How To Order A Lungo At Starbucks
If you normally order a latte, simply order a “long shot latte” or “latte with long shots.”
It’s as simple as that.
If needed, double-check with your barista about what you want. As a former barista, I assure you it’s always better to double-check your order than to have your barista make the wrong drink.
Other Types of Espresso Shots
Espresso shots are the base for all milk drinks like lattes or cappuccinos.
Many espresso drinks, like the caramel macchiato, don’t necessarily have a strong coffee flavor. However, espresso is still important to the overall drink.
After all, the basic latte has just two ingredients: milk and espresso.

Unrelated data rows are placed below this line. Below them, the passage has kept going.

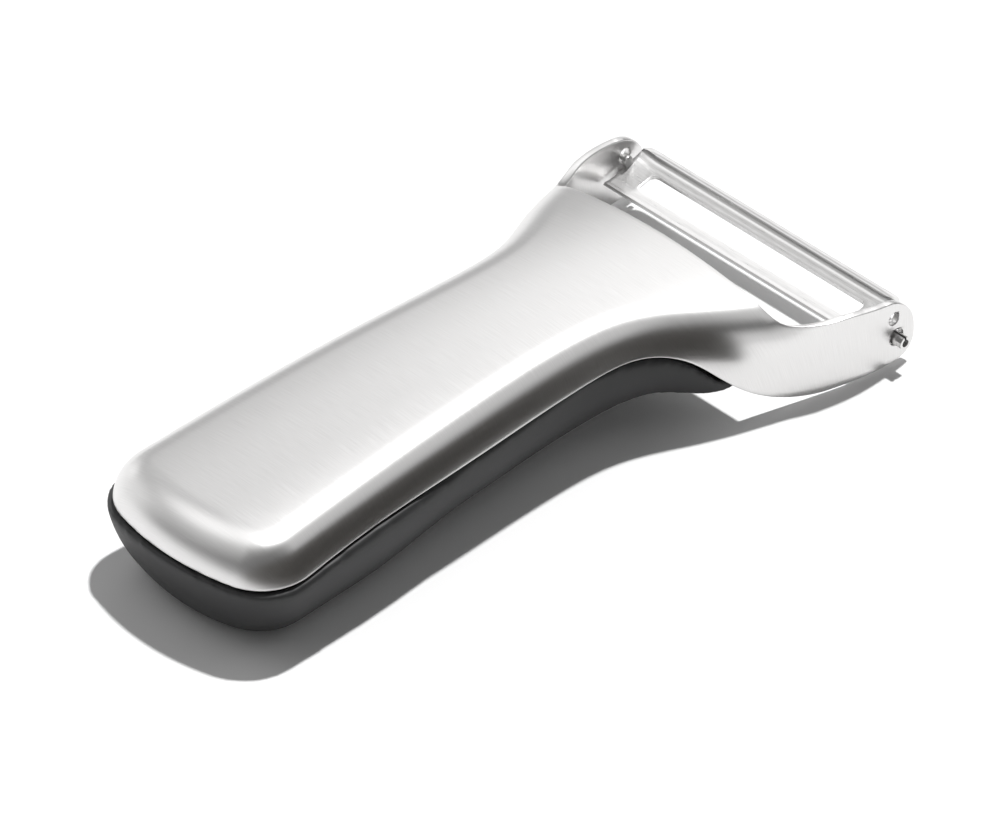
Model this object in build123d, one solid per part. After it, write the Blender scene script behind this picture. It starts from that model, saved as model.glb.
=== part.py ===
from build123d import *
import os
from math import atan2, cos, degrees, radians, sin, sqrt

# Yoke peeler: a pressed sheet top with two arms, a rubber grip below it and a slotted blade that swings.
# While it is drawn, X runs from the butt of the sheet to the arm tips, Y across, Z up from the table.

# Plan of the pressed sheet: half widths at named places along its length
tip_x = 149.4
butt_bow = 4.8
butt_half = 22.85
butt_corner = 11.0
straight_x = 30.0
straight_half = 21.55
middle_x = 60.0
middle_half = 20.0
waist_x = 84.0
waist_half = 19.0
flare_start_x = 98.0
flare_start_half = 20.5
flare_middle_x = 110.0
flare_middle_half = 26.0
flare_end_x = 122.0
flare_end_half = 30.8
arm_turn_x = 134.0
arm_turn_half = 34.1
arm_x = 142.0
arm_half = 35.1
blank_overrun = 12.0

# Sheet and roof of the shell
sheet = 1.5
shoulder_radius = 8.5
crown_radius = 125.0
roof_butt_z = 22.6
roof_rear_x = 30.0
roof_rear_z = 25.0
roof_high_x = 74.0
roof_high_z = 26.3
roof_front_x = 120.4
roof_front_z = 23.3
blank_rise_x = 129.0
blank_rise_z = 29.5
blank_top_x = 141.0
blank_top_z = 33.0
crown_half_angle = 40.0

# Lower edge of the sheet, which is also the seam with the grip
seam_butt_z = 14.7
seam_rear_x = 22.0
seam_rear_z = 16.7
seam_middle_x = 52.0
seam_middle_z = 18.0
seam_waist_x = 86.0
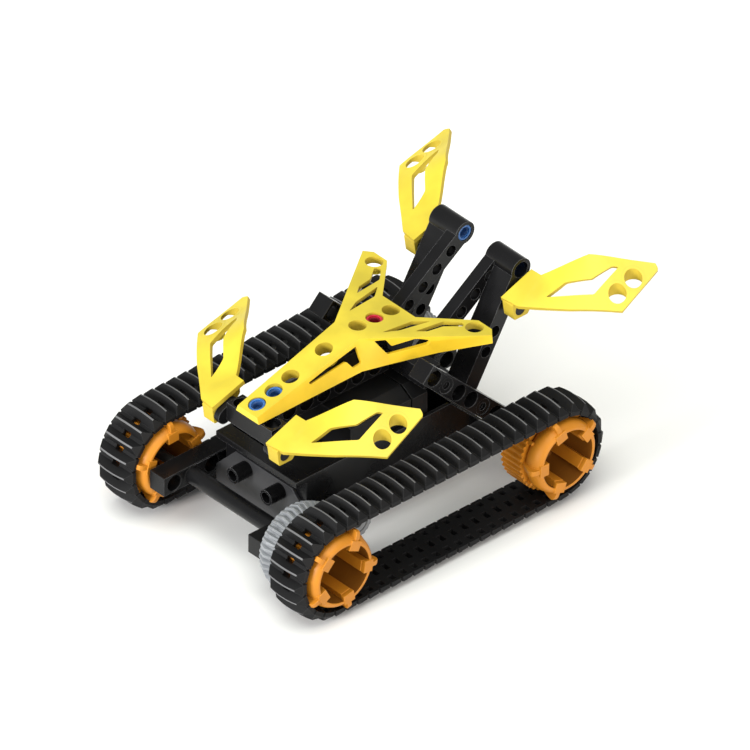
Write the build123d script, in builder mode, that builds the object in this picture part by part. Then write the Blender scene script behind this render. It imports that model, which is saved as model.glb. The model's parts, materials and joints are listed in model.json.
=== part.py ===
"""Tracked tank chassis: a construction-kit vehicle with two tracks, a hull and four wings.

Millimetres, +Z up, and the front of the vehicle faces -Y. The origin is the middle of the
rectangle that the vehicle covers on the ground. Places are written from the middle of the
front axle line, and spot() turns them into the part's own frame.
"""
from build123d import *
import math
import os

# kit standard
PITCH = 10.0             # distance between two peg holes
HOLE_R = 3.9
PEG_R = 3.85
BEAM = 9.4               # side of a square beam
AXLE_R = 2.4
RUNNING_R = 2.45         # bore in which an axle turns

# layout, from the front axle line
FRONT_AXLE_Y = -78.89
AXLE_Z = 25.8
WHEELBASE = 13 * PITCH
MOTOR_OFFSET = 3 * PITCH     # motor shaft to driven axle

# tracks
TRACK_IN_X = 45.0
TRACK_WIDTH = 22.0
BELT_R = 20.0
BELT_THICKNESS = 2.0
LUG_TIP_R = AXLE_Z
LUG_LENGTH = 18.0
LUGS_PER_TURN = 20
LUG_PITCH = WHEELBASE / 20

# sprockets
SPROCKET_IN_X = 47.2
LEFT_SPROCKET_SHIFT = -112.0     # the left ones face the same way as the right ones
RIM_X = 70.0
BAND_LENGTH = 12.8
BAND_TEETH = 40
BAND_ROOT_R = 18.2
BAND_TIP_R = 19.5
DRUM_R = 17.0
OPENING_R = 14.2
HUB_FLOOR_X = 50.0
HUB_END_X = 54.0
HUB_R = 5.0
EARS = 5
EAR_WIDTH = 2.4
EAR_TIP_R = 20.6
RIB_WIDTH = 5.6
RIB_TIP_R = 11.4

# gears, module 1
GEAR_X = 33.9
LEFT_GEAR_X = 31.3
GEAR_WIDTH = 10.4
GEAR_TEETH = 40
PINION_TEETH = 20
ADDENDUM = 1.0
DEDENDUM = 1.1

# beams beside the hull: the side that carries a drive gear sits further in
DRIVE_BEAM_X = 24.0
LEFT_DRIVE_BEAM_X = 21.4
FREE_BEAM_X = 31.0
BRACE_X = 28.3
FRONT_BEAM_REACH = 16.0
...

So why might someone change the espresso in their latte? Well, because it will change the drink a little bit.
The Blonde Espresso is a great example of an espresso variation that changes the taste of a latte. Blonde Espresso is made with Starbucks’ Blonde Roast instead of their darker Espresso Roast.
The Blonde Roast is lighter than the Espresso Roast and has a brighter, sweeter flavor. It’s a great way to add some sweetness to your latte without adding heavier milk or extra syrup.
If a lungo is a long shot of a normal espresso, then a ristretto is a shorter shot of a normal espresso. In a ristretto, the barista simply cuts the shot off early.
Remember: espresso pulls in three distinct segments: sour, sweet, and bitter.
The point of a ristretto shot is to cut off the final, bitter part of the extraction. That leaves you with a punchy and sweeter espresso.
Similar to the Blonde Espresso, a ristretto shot is a good way to sweeten up your latte without adding anything else.
Does roast level matter?
Yes, a lighter roast will always give you more unique and interesting flavors. It will be sweeter and more acidic than a normal espresso shot.
That’s why at many fancier coffee shops these days, you’ll find lighter roasts more than darker roasts.
Back when I was a barista, we would almost exclusively use light roast coffees for our espresso drinks.
How To Make A Long Shot At Home
Making a long shot, or lungo, at home is pretty simple. Of course, provided you have some basic instruments and espresso knowledge.
Here’s what you’ll need:
- Espresso machine
- A grinder
- About 18g of coffee grounds
If you already have a good espresso recipe, then all you have to do is let your shot run 15-20 seconds longer than you normally would.
Note that you’ll end up with a bigger shot. After all, you are letting more water through the coffee grounds.
You should end up with a shot that tastes a little thinner and has a milder flavor than a normal shot.
If you don’t already have an espresso recipe, then here’s where to start:
- Fill your portafilter with ~18g of coffee grounds.
- Insert your portafilter into your espresso machine.
- Let your espresso machine run for 35-45 seconds.
- Enjoy your lungo!
That’s simplified, but the structure for a good long shot is there. Don’t be afraid to play around with the recipe or the coffee. You’ll find a good flavor for your shots soon!
Each espresso at Starbucks will have around 75mg of caffeine. A Blonde Espresso will have a bit more caffeine—about 85mg.
But if we’re talking taste, a ristretto shot will pack the most punch because it’s shorter and more concentrated.
Since a long shot uses the same amount of coffee grounds as other espresso shots, it has similar amounts of caffeine.
Typically, a long shot will still have about 75mg of caffeine.
Absolutely. All you have to order is a shot of espresso. Depending on the location, it will come in either a demi (3 oz) cup or a short (8 oz) cup.